• [TASK TO COMPLETE]: Only the lines between the line with "b0, b1 = PAPER_X - 41.0, PAPER_X + 41.0" and the line with "for node in", together with those two lines themselves, are to be copied exactly.

┏━━

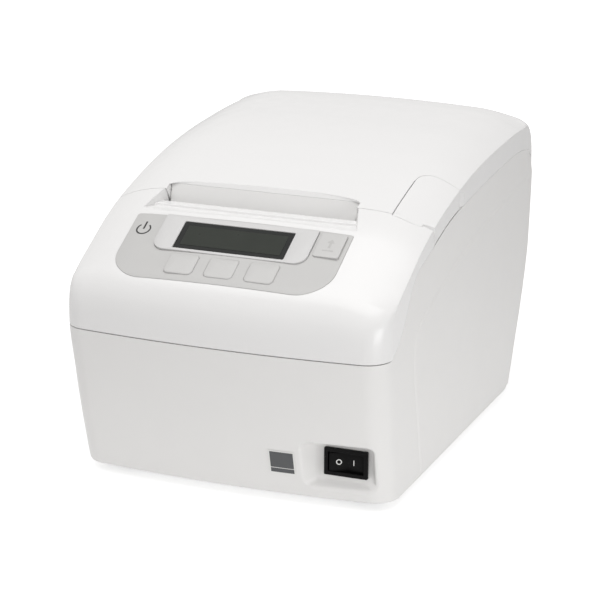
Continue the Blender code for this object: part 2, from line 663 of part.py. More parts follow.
def drive_parts():
    """Chassis, stepper motor and the gear train that turns the platen."""
    y, z = PLATEN_Y, PLATEN_Z
    slot = [(y + 5.35, 99.0)] + [(y + 5.35 * math.cos(t), z + 5.35 * math.sin(t))
                               for t in np.linspace(0, -math.pi, 9)] + [(y - 5.35, 99.0)]
    side = [(-66, 12), (-12, 12), (-12, 56), (-29, 84), (-29, 99.0)] + slot
    side += [(-52, 99.0), (-66, 86)]
    frame = along_x("chassis", side, -54.5, -53.0)
    join(frame, along_x("right", side, 43.5, 45.0))
    join(frame, box("beam", -54.0, 44.5, -62.0, -60.6, 80, 98.6))
    join(frame, box("floor", -54.0, 44.5, -65.9, -12.1, 12.0, 13.4))
    join(frame, box("tie", -54.0, 44.5, -20.0, -18.6, 12.5, 40))
    for x in (-48, 38):
        for fy in (-60, -24):
            join(frame, along_z("foot", circle(x, fy, 2.6, 14), 5.1, 12.6))
    # Bracket that carries the lever's pivot pin
    arm = [(-50, 70), (-38, 70)] + circle(LEVER_Y, LEVER_Z, 2.0, 8, 0, 180)
    join(frame, along_x("bracket", arm, 51.6, 53.2))
    join(frame, box("shelf", 44.2, 52.4, -49.8, -38.2, 70.0, 71.5))
    cut(frame, along_x("pin_hole", circle(LEVER_Y, LEVER_Z, 1.26, 20), 50, 56))

    a1 = math.radians(-80)
    d1 = GEAR_MODULE * (PLATEN_TEETH + IDLER_TEETH) / 2 + 0.12
    iy, iz = y + d1 * math.cos(a1), z + d1 * math.sin(a1)
    a2 = math.radians(-110)
    d2 = GEAR_MODULE * (IDLER_TEETH + MOTOR_TEETH) / 2 + 0.12
    my, mz = iy + d2 * math.cos(a2), iz + d2 * math.sin(a2)
    idler_phase = a1 + math.pi + math.pi / IDLER_TEETH
    step = 2 * math.pi / IDLER_TEETH
    lead = (a2 - idler_phase) % step
    motor_phase = a2 + math.pi + lead * IDLER_TEETH / MOTOR_TEETH + math.pi / MOTOR_TEETH

    # Stub on the left side plate for the idler, and a clearance hole for the motor
    cut(frame, along_x("shaft_hole", circle(my, mz, 5.5, 20), -60, -50))
    join(frame, along_x("stub", circle(iy, iz, 2.0, 20), -60.6, -53.8))
    cut(frame, along_x("shaft_slot", circle(y, z, 3.2, 20), -56, -52))
    finish(frame, "zinc")

    idler = gear("idler_gear", iy, iz, IDLER_TEETH, -60.0, -56.0, idler_phase, 2.06)
    join(idler, cut(along_x("hub", circle(iy, iz, 4.0, 20), -56.5, -54.9),
                    along_x("bore", circle(iy, iz, 2.06, 20), -70, -50)))
    finish(idler, "gear_white")
    pinion = gear("motor_gear", my, mz, MOTOR_TEETH, -60.0, -55.2, motor_phase, 0)
    join(pinion, along_x("shaft", circle(my, mz, 1.2, 16), -56, -50.9))
    finish(pinion, "steel")
    motor = along_x("feed_motor", circle(my, mz, 17.5, 36), -52.7, -34.0)
    join(motor, along_x("boss", circle(my, mz, 4.8, 20), -54.4, -52.5))
    cut(motor, along_x("bore", circle(my, mz, 1.27, 16), -60, -50.6))
    cut(motor, box("flat", -60, -30, -80, my - 15.2, 40, 90))
    finish(motor, "steel", True)

    # Platen roller with its shaft, gear and bushes, carried by the paper cover
    shaft = along_x("platen_shaft", circle(y, z, 2.5, 28), -60.6, 49.4)
    finish(shaft, "steel", True)
    rubber = along_x("platen_rubber", circle(y, z, PLATEN_R, 40), PAPER_X - 40.8, PAPER_X + 40.8)
    cut(rubber, along_x("bore", circle(y, z, 2.56, 28), -60, 60))
    finish(rubber, "rubber", True)
    spur = gear("platen_gear", y, z, PLATEN_TEETH, -60.0, -56.0, a1, 2.56)
    finish(spur, "gear_white")
    for name, x0, x1 in (("platen_bush_left", -55.2, -51.2), ("platen_bush_right", 41.9, 45.4)):
        bush = along_x(name, circle(y, z, 5.0, 28), x0, x1)
        cut(bush, along_x("bore", circle(y, z, 2.56, 28), -70, 70))
        finish(bush, "black", True)


def coil(name, start, radius, wire, turns, length):
    """Compression spring along +Y from start, with closed ends."""
    sides, per_turn = 5, 10
    count = int(turns * per_turn)
    verts, faces = [], []
    for i in range(count + 1):
        t = i / count
        angle = 2 * math.pi * turns * t
        cy = start[1] + wire + (length - 2 * wire) * t
        for k in range(sides):
            b = 2 * math.pi * k / sides
            rr = radius + wire * math.cos(b)
            verts.append((start[0] + rr * math.cos(angle), cy + wire * math.sin(b),
                          start[2] + rr * math.sin(angle)))
    for i in range(count):
        for k in range(sides):
            n = (k + 1) % sides
            faces.append([i * sides + k, i * sides + n, (i + 1) * sides + n, (i + 1) * sides + k])
    faces.append(list(range(sides)))
    faces.append([count * sides + k for k in range(sides)])
    return solid(name, verts, faces)


def print_parts():
    """Print head with its springs, and the automatic cutter."""
    y = HEAD_Y
    head = box("print_head", PAPER_X - 39.8, PAPER_X + 39.8, y - 1.0, y, 86.2, 94.3)
    join(head, box("connector", PAPER_X - 14, PAPER_X + 14, y - 0.9, y + 0.4, 80.0, 86.0),
         box("tail", PAPER_X - 14, PAPER_X + 14, y - 1.0, y - 0.4, 84.0, 87.0))
    finish(head, "ceramic")
    sink = box("head_heatsink", PAPER_X - 40.5, PAPER_X + 40.5, y - 4.2, y - 1.3, 84.6, 96.0)
    for x in (-30, -15, 0, 15, 30):
        join(sink, box("rib", PAPER_X + x - 1, PAPER_X + x + 1, y - 5.8, y - 3.6, 85.4, 95))
    finish(sink, "aluminium")
    for name, x in (("head_spring_left", PAPER_X - 22.5), ("head_spring_right", PAPER_X + 22.5)):
        finish(coil(name, (x, -60.3, 90.0), 2.6, 0.4, 6, 11.1), "steel", True)

    tray = box("cutter_frame", -43.9, 37.0, -63.5, -49.4, 98.9, 100.7)
    for x0, x1 in ((-43.9, -42.6), (35.7, 37.0)):
        join(tray, box("rail", x0 + 0.0, x1, -63.5, -49.4, 100.2, 103.2))
    cut(tray, box("rack_room", -46, -42, -60, -47, 100.7, 104))
    finish(tray, "zinc")
    # Blade with a shallow V edge; a rack on its left edge meets the pinion
    left, right, back, tipy = -41.2, 35.4, -62.8, -49.6
    edge = [(left, tipy), (PAPER_X, tipy - 4.0), (right, tipy)]
    pitch = math.pi * 0.5
    rack = []
    cy = -55.0
    for k in range(-3, 5):
        c = cy - (k + 0.5) * pitch
        rack += [(left - 0.0, c + 0.50), (left - 0.95, c + 0.20), (left - 0.95, c - 0.20),
                 (left - 0.0, c - 0.50)]
    rack = [p for p in rack if back + 0.2 < p[1] < tipy - 0.2]
    blade = [(right, back), (right, tipy)] + edge[::-1][1:] + rack + [(left, back)]
    finish(along_z("cutter_blade", blade, 101.1, 101.9), "steel")
    teeth, module = 14, 0.5
    r = teeth * module / 2
    cx = left - 0.45 - r - 0.12
    outline = []
    for k in range(teeth):
        a = 2 * math.pi * k / teeth
        step = 2 * math.pi / teeth
        for radius, part in ((r - 0.62, -0.33), (r + 0.42, -0.11), (r + 0.42, 0.11),
                             (r - 0.62, 0.33)):
            outline.append((cx + radius * math.cos(a + part * step),
                            cy + radius * math.sin(a + part * step)))
    pinion = along_z("cutter_pinion", outline, 100.9, 103.4)
    join(pinion, along_z("shaft", circle(cx, cy, 0.9, 12), 96.0, 101.2))
    finish(pinion, "steel")
    motor = along_z("cutter_motor", circle(cx, cy, 5.0, 28), 84.6, 98.0)
    cut(motor, along_z("bore", circle(cx, cy, 0.97, 12), 95.7, 110))
    finish(motor, "steel", True)


def cover_parts():
    """Pieces fixed under the paper cover."""
    front = [(-41.6, 118.0), (-42.0, 118.0), (-45.4, 111.2), (-43.1, 111.2), (-39.9, 118.0)]
    guide = along_x("exit_guide", front, slot_left, slot_right)
    join(guide, along_x("throat", [(-45.6, 111.6), (-45.6, 103.0), (-43.9, 103.0),
                                   (-43.2, 111.6)], -47.3, 38.3))
    finish(guide, "guide_grey")

    top = [(-42.4, 102.2), (-42.2, 108.6), (-36.0, 115.0), (-28.0, 117.0), (0, 123.4),
           (35, 127.8), (70, 129.2), (88, 126.8), (97.0, 119.8)]
    under = [(95.6, 118.0), (87, 124.7), (70, 127.2), (35, 125.8), (0, 121.4), (-26, 115.2),
             (-34.0, 112.0), (-36.0, 107.0), (-36.0, 102.2)]
    frame = along_x("cover_frame", top + under, PAPER_X - 40.6, PAPER_X + 40.6)
    arm = [(-42.9, 88.5), (-35.0, 88.5), (-31.5, 92.0), (-24.0, 106.0), (-8, 117.0),
           (0, 121.4), (0, 123.4), (-28, 117.0), (-36, 115.0), (-42.2, 108.6), (-42.9, 100)]
    hub_arm = [(84, 125.6), (88, 126.4), (97.5, 119.8), (101.0, 118.0), (98.4, 114.4),
               (95.6, 117.6), (86, 124.4)]
    for side in (-1, 1):
        x0, x1 = sorted((PAPER_X + side * 43.6, PAPER_X + side * 45.4))
        join(frame, along_x("arm", arm, x0, x1))
        join(frame, along_x("lug", [(-25, 115.9), (-12, 119.0), (-12, 120.0), (-25, 116.9)],
                            *sorted((PAPER_X + side * 40.0, PAPER_X + side * 45.0))))
        x0, x1 = sorted((PAPER_X + side * 30.0, PAPER_X + side * 40.0))
        hinge = along_x("hinge", hub_arm, x0, x1)
        join(hinge, along_x("hub", circle(HINGE_Y, HINGE_Z, 2.8, 24), x0, x1))
        join(frame, hinge)
    cut(frame, along_x("rod_bore", circle(HINGE_Y, HINGE_Z, 1.88, 24), -80, 80))
    cut(frame, along_x("shaft_bore", circle(PLATEN_Y, PLATEN_Z, 2.58, 28), -80, 80))
    finish(frame, "dark_grey")
    blade = box("fixed_blade", PAPER_X - 40.4, PAPER_X + 40.4, -45.6, -37.0, 99.6, 100.8)
    join(blade, box("tab_a", -38, -26, -41.3, -37.4, 100.5, 101.9),
         box("tab_b", 17, 29, -41.3, -37.4, 100.5, 101.9))
    finish(blade, "steel")
    rod = along_x("hinge_rod", circle(HINGE_Y, HINGE_Z, 1.8, 24), -56.6, 56.6)
    finish(rod, "steel", True)


def latch_parts():
    """Lever pin and the release arm on the right side of the chassis."""
    pin = along_x("lever_pin", circle(LEVER_Y, LEVER_Z, 1.2, 20), 51.2, 61.6)
    finish(pin, "steel", True)
    # Arm that lifts the platen shaft out of its slots as the lever rises
    arm = along_x("release_arm", [(ARM_Y, ARM_Z + 2.6), (ARM_Y - 11, ARM_Z + 3.2),
                                  (ARM_Y - 12, ARM_Z + 1.6), (ARM_Y - 10, ARM_Z - 0.4),
                                  (ARM_Y, ARM_Z - 2.6)], 46.8, 49.4)
    join(arm, along_x("hub", circle(ARM_Y, ARM_Z, 3.4, 20), 46.4, 49.8))
    join(arm, along_x("tail", [(ARM_Y - 1, ARM_Z), (ARM_Y + 1.5, ARM_Z), (ARM_Y + 3.5, 97.0),
                               (ARM_Y + 1.5, 97.0)], 46.8, 49.4))
    cut(arm, along_x("bore", circle(ARM_Y, ARM_Z, 1.56, 20), 40, 60))
    finish(arm, "steel")
    pin = along_x("release_pin", circle(ARM_Y, ARM_Z, 1.5, 20), 45.3, 51.0)
    finish(pin, "steel", True)


def paper_parts():
    x0, x1 = PAPER_X - 39.75, PAPER_X + 39.75
    roll = along_x("paper_roll", circle(ROLL_Y, ROLL_Z, ROLL_R, 64), x0, x1)
    cut(roll, along_x("bore", circle(ROLL_Y, ROLL_Z, 8.8, 32), x0 - 5, x1 + 5))
    finish(roll, "paper", True)
    core = along_x("roll_core", circle(ROLL_Y, ROLL_Z, 8.6, 32), x0, x1)
    cut(core, along_x("bore", circle(ROLL_Y, ROLL_Z, 6.4, 32), x0 - 5, x1 + 5))
    finish(core, "card", True)

    b0, b1 = PAPER_X - 41.0, PAPER_X + 41.0
    bucket = along_x("paper_bucket", circle(ROLL_Y, BUCKET_Z, BUCKET_R + 1.8, 48),
                     b0 - 1.8, b1 + 1.8)
    keep(bucket, box("low", -80, 80, -30, 110, 0, 72))
    join(bucket, box("front_rim", b0 - 1.8, b1 + 1.8, -10.5, -4.0, 70.2, 72.0))
    join(bucket, box("rear_rim", b0 - 1.8, b1 + 1.8, 79.5, 97.0, 70.2, 72.0))
    cut(bucket, along_x("trough", circle(ROLL_Y, BUCKET_Z, BUCKET_R, 48), b0, b1))
    cut(bucket, box("above", b0, b1, -3.5, 79.5, 60, 90))
    finish(bucket, "dark_grey", True)


def main():
    for ob in list(bpy.data.objects):
        bpy.data.objects.remove(ob, do_unlink=True)
    lower_case()
    front_cover()
    paper_cover()
    open_lever()
    panel_parts()
    base_parts()
    switch_parts()
    drive_parts()
    print_parts()
    cover_parts()
    latch_parts()
    paper_parts()


main()
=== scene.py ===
"""Detailed surfaces, materials, light and camera for the receipt printer.

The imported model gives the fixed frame. The covers, panel, keys and rolls are rebuilt
here at a finer resolution, in millimetres in the same frame, and ride on its bodies.
"""

import json
import math

import bmesh
import bpy
import numpy as np
from mathutils import Matrix, Vector
from mathutils.bvhtree import BVHTree
from mathutils.interpolate import poly_3d_calc


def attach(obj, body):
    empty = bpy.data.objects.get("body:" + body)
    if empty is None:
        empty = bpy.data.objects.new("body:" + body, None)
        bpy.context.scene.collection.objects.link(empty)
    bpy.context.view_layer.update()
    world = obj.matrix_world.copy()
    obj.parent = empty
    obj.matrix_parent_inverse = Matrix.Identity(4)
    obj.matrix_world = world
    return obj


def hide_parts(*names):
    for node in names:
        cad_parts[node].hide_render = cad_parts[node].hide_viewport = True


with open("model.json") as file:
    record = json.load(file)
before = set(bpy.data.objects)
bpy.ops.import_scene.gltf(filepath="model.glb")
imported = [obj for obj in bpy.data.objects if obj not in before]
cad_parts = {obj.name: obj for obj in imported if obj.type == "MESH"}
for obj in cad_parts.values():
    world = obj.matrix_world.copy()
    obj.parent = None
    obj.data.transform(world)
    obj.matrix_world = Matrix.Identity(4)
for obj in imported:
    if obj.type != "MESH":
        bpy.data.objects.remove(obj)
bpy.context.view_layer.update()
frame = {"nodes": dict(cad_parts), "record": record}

MM = 0.001

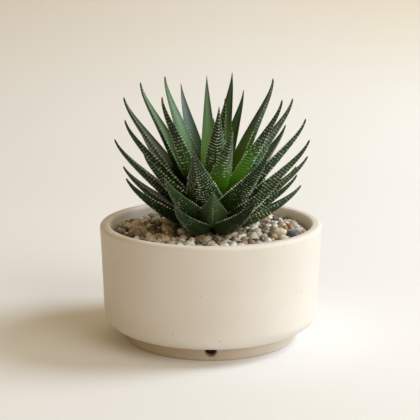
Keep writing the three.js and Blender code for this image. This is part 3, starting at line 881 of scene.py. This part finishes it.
def makeBed():
    # the grit between the stones, painted dark also as shade in the gaps, a closed ring with a rough top
    draw = random.Random(bedShape["seed"])
    rows, sides = bedShape["rows"], bedShape["sides"]
    points, faces = [], []

    def addRing(radius, heightOf):
        for side in range(sides):
            turn = 2 * math.pi * side / sides
            points.append((radius * mm * math.cos(turn), radius * mm * math.sin(turn), heightOf() * mm))

    def roughTop():
        return gravel["bedTop"] - bedShape["drop"] + draw.uniform(-bedShape["rough"], bedShape["rough"])

    wide = gravel["outer"] - gravel["inner"]
    for row in range(rows + 1):
        addRing(gravel["inner"] + wide * row / rows, roughTop)
    for radius in (gravel["inner"], gravel["outer"] - bedShape["inset"]):
        addRing(radius, lambda: gravel["bedLow"])
    last, low, edge = rows * sides, (rows + 1) * sides, (rows + 2) * sides
    for side in range(sides):
        ahead = (side + 1) % sides
        for row in range(rows):
            a, b = row * sides, (row + 1) * sides
            faces.append((a + side, b + side, b + ahead, a + ahead))
        faces.append((last + side, edge + side, edge + ahead, last + ahead))
        faces.append((edge + side, low + side, low + ahead, edge + ahead))
        faces.append((low + side, side, ahead, low + ahead))
    bed = newPiece("gritBed", points, faces)
    paint(bed, crumbFinish("gritAndGapShade", grit))
    return bed


def makeGravel():
    stones = stonePlaces()
    tree = stoneTree(stoneFinish())
    big = [stone for stone in stones if stone[2] >= gravel["pebbleFrom"]]
    small = [stone for stone in stones if stone[2] < gravel["pebbleFrom"]]
    pieces = [
        makeBed(),
        makeStones("pebbles", big, tree, gravel["pebbleSides"], gravel["pebbleSeed"]),
        makeStones("smallStones", small, tree, gravel["smallSides"], gravel["smallSeed"]),
    ]
    for piece in pieces:
        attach(piece, "root")
        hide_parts("gravel")
    print("gravel laid:", len(stones), "stones")


makeGravel()


# the stem is brown where it is buried and green in the heart of the plant; heights in metres
stem = {
    "skin": (0.16, 0.20, 0.06), "paleSkin": (0.27, 0.31, 0.12), "brown": (0.16, 0.09, 0.045),
    "green": (0.075, 0.18, 0.018), "buriedTo": (0.052, 0.062), "greenFrom": (0.075, 0.095), "roughness": 0.7,
}


def stemFinish():
    material, tree, shader = newMaterial("fleshyStem")
    height = splitParts(tree, objectPlace(tree))[2]
    fibre = noise(tree, 260.0, 4.0)
    colour = blendColour(tree, fibre.smooth(0.3, 0.7), stem["skin"], stem["paleSkin"])
    buried = 1.0 - height.smooth(*stem["buriedTo"])
    colour = blendColour(tree, buried * 0.85, colour, stem["brown"])
    colour = blendColour(tree, height.smooth(*stem["greenFrom"]), colour, stem["green"])
    tree.links.new(colour, shader.inputs["Base Color"])
    shader.inputs["Roughness"].default_value = stem["roughness"]
    bump(tree, shader, fibre, 0.4, 0.0006)
    return material


# soil and stem keep their CAD shapes
paint(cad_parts["soil"], crumbFinish("pottingSoil", soil))
paint(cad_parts["stem"], stemFinish())
print("soil and stem dressed")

┗━━

• [EXERCISE SOLUTION]:
    b0, b1 = PAPER_X - 41.0, PAPER_X + 41.0
    bucket = along_x("paper_bucket", circle(ROLL_Y, BUCKET_Z, BUCKET_R + 1.8, 48),
                     b0 - 1.8, b1 + 1.8)
    keep(bucket, box("low", -80, 80, -30, 110, 0, 72))
    join(bucket, box("front_rim", b0 - 1.8, b1 + 1.8, -10.5, -4.0, 70.2, 72.0))
    join(bucket, box("rear_rim", b0 - 1.8, b1 + 1.8, 79.5, 97.0, 70.2, 72.0))
    cut(bucket, along_x("trough", circle(ROLL_Y, BUCKET_Z, BUCKET_R, 48), b0, b1))
    cut(bucket, box("above", b0, b1, -3.5, 79.5, 60, 90))
    finish(bucket, "dark_grey", True)


def main():
    for ob in list(bpy.data.objects):
        bpy.data.objects.remove(ob, do_unlink=True)
    lower_case()
    front_cover()
    paper_cover()
    open_lever()
    panel_parts()
    base_parts()
    switch_parts()
    drive_parts()
    print_parts()
    cover_parts()
    latch_parts()
    paper_parts()


main()
=== scene.py ===
"""Detailed surfaces, materials, light and camera for the receipt printer.

The imported model gives the fixed frame. The covers, panel, keys and rolls are rebuilt
here at a finer resolution, in millimetres in the same frame, and ride on its bodies.
"""

import json
import math

import bmesh
import bpy
import numpy as np
from mathutils import Matrix, Vector
from mathutils.bvhtree import BVHTree
from mathutils.interpolate import poly_3d_calc


def attach(obj, body):
    empty = bpy.data.objects.get("body:" + body)
    if empty is None:
        empty = bpy.data.objects.new("body:" + body, None)
        bpy.context.scene.collection.objects.link(empty)
    bpy.context.view_layer.update()
    world = obj.matrix_world.copy()
    obj.parent = empty
    obj.matrix_parent_inverse = Matrix.Identity(4)
    obj.matrix_world = world
    return obj


def hide_parts(*names):
    for node in names:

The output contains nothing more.